# DATASET EXTRACT:
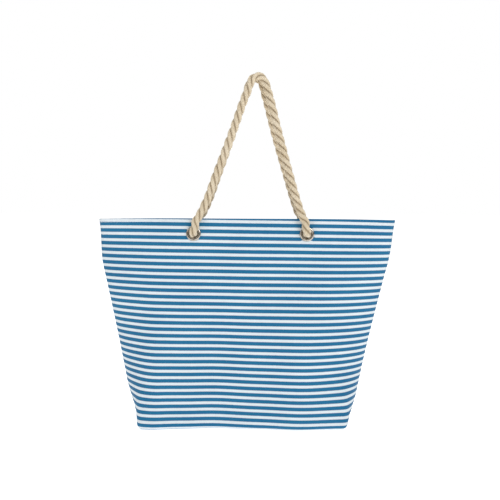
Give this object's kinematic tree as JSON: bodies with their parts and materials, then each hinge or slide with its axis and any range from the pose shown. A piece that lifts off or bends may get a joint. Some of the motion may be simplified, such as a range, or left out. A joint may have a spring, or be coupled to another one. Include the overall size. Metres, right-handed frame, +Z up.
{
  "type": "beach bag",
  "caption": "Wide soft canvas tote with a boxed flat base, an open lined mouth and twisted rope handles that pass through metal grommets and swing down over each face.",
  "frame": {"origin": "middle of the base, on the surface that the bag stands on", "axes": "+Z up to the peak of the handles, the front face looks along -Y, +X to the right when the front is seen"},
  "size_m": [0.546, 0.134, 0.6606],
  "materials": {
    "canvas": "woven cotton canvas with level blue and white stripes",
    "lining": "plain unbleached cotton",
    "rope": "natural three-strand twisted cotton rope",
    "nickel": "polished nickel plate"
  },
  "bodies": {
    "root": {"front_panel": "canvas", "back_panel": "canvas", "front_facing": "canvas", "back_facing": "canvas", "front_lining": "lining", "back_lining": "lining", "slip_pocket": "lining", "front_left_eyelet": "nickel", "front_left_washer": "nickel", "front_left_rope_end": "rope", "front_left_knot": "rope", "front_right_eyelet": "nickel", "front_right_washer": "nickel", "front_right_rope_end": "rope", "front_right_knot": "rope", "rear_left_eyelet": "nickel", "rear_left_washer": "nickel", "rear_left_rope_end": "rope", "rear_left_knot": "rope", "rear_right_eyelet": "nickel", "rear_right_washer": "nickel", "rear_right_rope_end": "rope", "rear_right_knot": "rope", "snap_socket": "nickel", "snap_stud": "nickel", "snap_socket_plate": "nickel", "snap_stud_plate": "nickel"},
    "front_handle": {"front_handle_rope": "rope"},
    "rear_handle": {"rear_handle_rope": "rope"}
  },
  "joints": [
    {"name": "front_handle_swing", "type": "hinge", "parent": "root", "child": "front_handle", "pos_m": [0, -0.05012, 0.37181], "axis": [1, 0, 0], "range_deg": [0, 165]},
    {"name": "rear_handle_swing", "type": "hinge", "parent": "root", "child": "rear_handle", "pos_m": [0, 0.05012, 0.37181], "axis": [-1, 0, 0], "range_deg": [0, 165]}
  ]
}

# THE REQUEST:
Copy out the whole listing exactly; please set it all down.

# WRITTEN ANSWER:
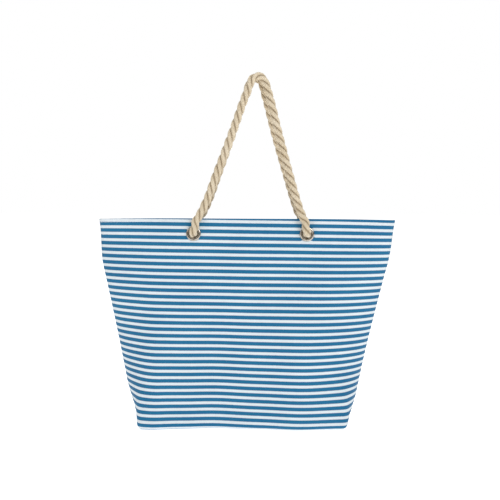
Give this object's kinematic tree as JSON: bodies with their parts and materials, then each hinge or slide with its axis and any range from the pose shown. A piece that lifts off or bends may get a joint. Some of the motion may be simplified, such as a range, or left out. A joint may have a spring, or be coupled to another one. Include the overall size. Metres, right-handed frame, +Z up.
{
  "type": "beach bag",
  "caption": "Wide soft canvas tote with a boxed flat base, an open lined mouth and twisted rope handles that pass through metal grommets and swing down over each face.",
  "frame": {"origin": "middle of the base, on the surface that the bag stands on", "axes": "+Z up to the peak of the handles, the front face looks along -Y, +X to the right when the front is seen"},
  "size_m": [0.546, 0.134, 0.6606],
  "materials": {
    "canvas": "woven cotton canvas with level blue and white stripes",
    "lining": "plain unbleached cotton",
    "rope": "natural three-strand twisted cotton rope",
    "nickel": "polished nickel plate"
  },
  "bodies": {
    "root": {"front_panel": "canvas", "back_panel": "canvas", "front_facing": "canvas", "back_facing": "canvas", "front_lining": "lining", "back_lining": "lining", "slip_pocket": "lining", "front_left_eyelet": "nickel", "front_left_washer": "nickel", "front_left_rope_end": "rope", "front_left_knot": "rope", "front_right_eyelet": "nickel", "front_right_washer": "nickel", "front_right_rope_end": "rope", "front_right_knot": "rope", "rear_left_eyelet": "nickel", "rear_left_washer": "nickel", "rear_left_rope_end": "rope", "rear_left_knot": "rope", "rear_right_eyelet": "nickel", "rear_right_washer": "nickel", "rear_right_rope_end": "rope", "rear_right_knot": "rope", "snap_socket": "nickel", "snap_stud": "nickel", "snap_socket_plate": "nickel", "snap_stud_plate": "nickel"},
    "front_handle": {"front_handle_rope": "rope"},
    "rear_handle": {"rear_handle_rope": "rope"}
  },
  "joints": [
    {"name": "front_handle_swing", "type": "hinge", "parent": "root", "child": "front_handle", "pos_m": [0, -0.05012, 0.37181], "axis": [1, 0, 0], "range_deg": [0, 165]},
    {"name": "rear_handle_swing", "type": "hinge", "parent": "root", "child": "rear_handle", "pos_m": [0, 0.05012, 0.37181], "axis": [-1, 0, 0], "range_deg": [0, 165]}
  ]
}